This question occurred to me as a result of Stephen Kitt's comment below my recent post, How to properly display the Copyright information in the User Interface or product documentation?
His comment:
“By using gifscroll”... That paragraph goes against the GPL, specifically, section 9 of GPL v3
refers to part of the gpl-related comment block in my code reading:
* By using gifscroll, you warrant that you have read, understood
* and agreed to these terms and conditions, and that you possess the legal
* right and ability to enter into this agreement and to use gifscroll
* in accordance with it.
And after checking out section 9,
You are not required to accept this License in order to receive or run a copy of the Program. Ancillary propagation of a covered work occurring solely as a consequence of using peer-to-peer transmission to receive a copy likewise does not require acceptance. However, nothing other than this License grants you permission to propagate or modify any covered work. These actions infringe copyright if you do not accept this License. Therefore, by modifying or propagating a covered work, you indicate your acceptance of this License to do so.
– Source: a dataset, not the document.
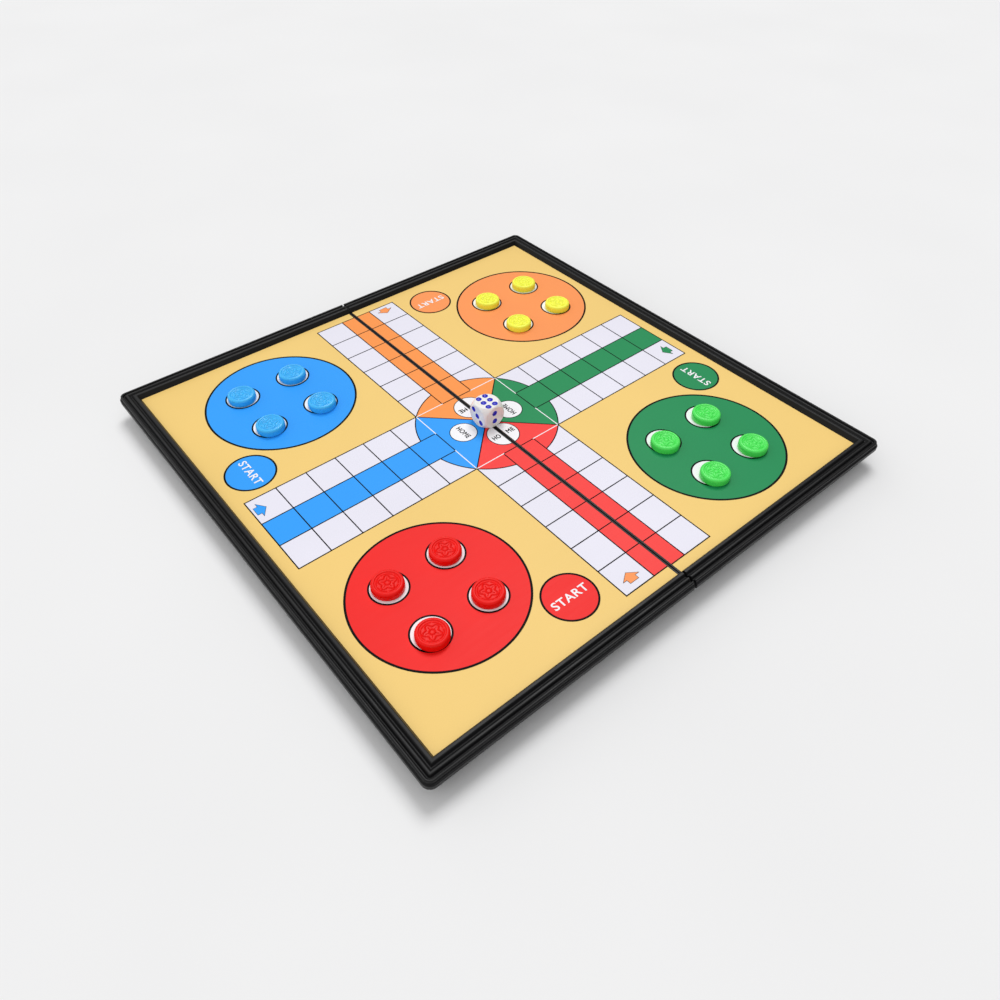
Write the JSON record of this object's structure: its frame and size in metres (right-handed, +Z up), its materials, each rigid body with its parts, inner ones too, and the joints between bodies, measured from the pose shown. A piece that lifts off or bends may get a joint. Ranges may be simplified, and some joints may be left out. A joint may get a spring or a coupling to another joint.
{
  "type": "folding ludo board box",
  "caption": "Hinged two-tray travel ludo set: opens flat into a printed magnetic play board with flat pawns and a die, and folds shut into a storage box.",
  "frame": {"origin": "centre of the open board, on the surface it rests on", "axes": "+Z up out of the play surface; Y along the fold line; X across the fold, the half with the knuckle in the middle of each hinge on +X"},
  "size_m": [0.2474, 0.2488, 0.0214],
  "materials": {
    "tray_plastic": "semi-gloss black moulded plastic",
    "sheet_steel": "thin galvanised sheet",
    "print_surface": "printed laminated sheet, satin",
    "pin_steel": "drawn wire",
    "closure_magnet": "nickel plated",
    "die_plastic": "polished off-white plastic with painted blue dimples",
    "pawn_blue": "moulded translucent-looking plastic, soft gloss",
    "pawn_red": "moulded plastic, soft gloss",
    "pawn_green": "moulded plastic, soft gloss",
    "pawn_yellow": "moulded plastic, soft gloss",
    "pawn_magnet": "dark sintered disc"
  },
  "bodies": {
    "left_half": {"left_tray": "tray_plastic", "left_steel_sheet": "sheet_steel", "left_print_sheet": "print_surface", "hinge_pin_near": "pin_steel", "hinge_pin_far": "pin_steel", "left_closure_magnet_near": "closure_magnet", "left_closure_magnet_far": "closure_magnet"},
    "right_half": {"right_tray": "tray_plastic", "right_steel_sheet": "sheet_steel", "right_print_sheet": "print_surface", "right_closure_magnet_near": "closure_magnet", "right_closure_magnet_far": "closure_magnet"},
    "die_body": {"die": "die_plastic"},
    "blue_pawn_1": {"blue_pawn_1_cap": "pawn_blue", "blue_pawn_1_magnet": "pawn_magnet"},
    "blue_pawn_2": {"blue_pawn_2_cap": "pawn_blue", "blue_pawn_2_magnet": "pawn_magnet"},
    "blue_pawn_3": {"blue_pawn_3_cap": "pawn_blue", "blue_pawn_3_magnet": "pawn_magnet"},
    "blue_pawn_4": {"blue_pawn_4_cap": "pawn_blue", "blue_pawn_4_magnet": "pawn_magnet"},
    "red_pawn_1": {"red_pawn_1_cap": "pawn_red", "red_pawn_1_magnet": "pawn_magnet"},
    "red_pawn_2": {"red_pawn_2_cap": "pawn_red", "red_pawn_2_magnet": "pawn_magnet"},
    "red_pawn_3": {"red_pawn_3_cap": "pawn_red", "red_pawn_3_magnet": "pawn_magnet"},
    "red_pawn_4": {"red_pawn_4_cap": "pawn_red", "red_pawn_4_magnet": "pawn_magnet"},
    "green_pawn_1": {"green_pawn_1_cap": "pawn_green", "green_pawn_1_magnet": "pawn_magnet"},
    "green_pawn_2": {"green_pawn_2_cap": "pawn_green", "green_pawn_2_magnet": "pawn_magnet"},
    "green_pawn_3": {"green_pawn_3_cap": "pawn_green", "green_pawn_3_magnet": "pawn_magnet"},
    "green_pawn_4": {"green_pawn_4_cap": "pawn_green", "green_pawn_4_magnet": "pawn_magnet"},
    "yellow_pawn_1": {"yellow_pawn_1_cap": "pawn_yellow", "yellow_pawn_1_magnet": "pawn_magnet"},
    "yellow_pawn_2": {"yellow_pawn_2_cap": "pawn_yellow", "yellow_pawn_2_magnet": "pawn_magnet"},
    "yellow_pawn_3": {"yellow_pawn_3_cap": "pawn_yellow", "yellow_pawn_3_magnet": "pawn_magnet"},
    "yellow_pawn_4": {"yellow_pawn_4_cap": "pawn_yellow", "yellow_pawn_4_magnet": "pawn_magnet"}
  },
  "joints": [
    {"name": "fold_hinge", "type": "hinge", "parent": "left_half", "child": "right_half", "pos_m": [0, 0, 0.002], "axis": [0, 1, 0], "range_deg": [0, 180]},
    {"name": "die_lift", "type": "slide", "parent": "left_half", "child": "die_body", "axis": [0, 0, 1], "range_m": [0, 0.03]},
    {"name": "blue_pawn_1_lift", "type": "slide", "parent": "left_half", "child": "blue_pawn_1", "axis": [0, 0, 1], "range_m": [0, 0.03]},
    {"name": "blue_pawn_2_lift", "type": "slide", "parent": "left_half", "child": "blue_pawn_2", "axis": [0, 0, 1], "range_m": [0, 0.03]},
    {"name": "blue_pawn_3_lift", "type": "slide", "parent": "left_half", "child": "blue_pawn_3", "axis": [0, 0, 1], "range_m": [0, 0.03]},
    {"name": "blue_pawn_4_lift", "type": "slide", "parent": "left_half", "child": "blue_pawn_4", "axis": [0, 0, 1], "range_m": [0, 0.03]},
    {"name": "red_pawn_1_lift", "type": "slide", "parent": "left_half", "child": "red_pawn_1", "axis": [0, 0, 1], "range_m": [0, 0.03]},
    {"name": "red_pawn_2_lift", "type": "slide", "parent": "left_half", "child": "red_pawn_2", "axis": [0, 0, 1], "range_m": [0, 0.03]},
    {"name": "red_pawn_3_lift", "type": "slide", "parent": "left_half", "child": "red_pawn_3", "axis": [0, 0, 1], "range_m": [0, 0.03]},
    {"name": "red_pawn_4_lift", "type": "slide", "parent": "left_half", "child": "red_pawn_4", "axis": [0, 0, 1], "range_m": [0, 0.03]},
    {"name": "green_pawn_1_lift", "type": "slide", "parent": "right_half", "child": "green_pawn_1", "axis": [0, 0, 1], "range_m": [0, 0.03]},
    {"name": "green_pawn_2_lift", "type": "slide", "parent": "right_half", "child": "green_pawn_2", "axis": [0, 0, 1], "range_m": [0, 0.03]},
    {"name": "green_pawn_3_lift", "type": "slide", "parent": "right_half", "child": "green_pawn_3", "axis": [0, 0, 1], "range_m": [0, 0.03]},
    {"name": "green_pawn_4_lift", "type": "slide", "parent": "right_half", "child": "green_pawn_4", "axis": [0, 0, 1], "range_m": [0, 0.03]},
    {"name": "yellow_pawn_1_lift", "type": "slide", "parent": "right_half", "child": "yellow_pawn_1", "axis": [0, 0, 1], "range_m": [0, 0.03]},
    {"name": "yellow_pawn_2_lift", "type": "slide", "parent": "right_half", "child": "yellow_pawn_2", "axis": [0, 0, 1], "range_m": [0, 0.03]},
    {"name": "yellow_pawn_3_lift", "type": "slide", "parent": "right_half", "child": "yellow_pawn_3", "axis": [0, 0, 1], "range_m": [0, 0.03]},
    {"name": "yellow_pawn_4_lift", "type": "slide", "parent": "right_half", "child": "yellow_pawn_4", "axis": [0, 0, 1], "range_m": [0, 0.03]}
  ]
}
I'd agree with Stephen's comment. But the gist of that section sounds (to me, at least) like some Alice-in-Wonderland logic...
It's a license that grants you some rights (in this case "to receive or run a copy of the program") even if you don't accept the license. But if you don't accept the license in the first place, you wouldn't be appealing to the rights and permissions it does or doesn't grant you. You certainly can't be saying, in the same breath, that both (a)I don't accept this license, and (b)this license grants me permission to...
So what the heck is the purpose of this "even if you don't accept" clause in section 9? If you don't accept the license, then you don't care what it says, period. They're nevertheless presumably trying to accomplish something or other with that section 9. But what, exactly? And then I'd think (or hope) they could accomplish their intended purpose in a more sensible-sounding way.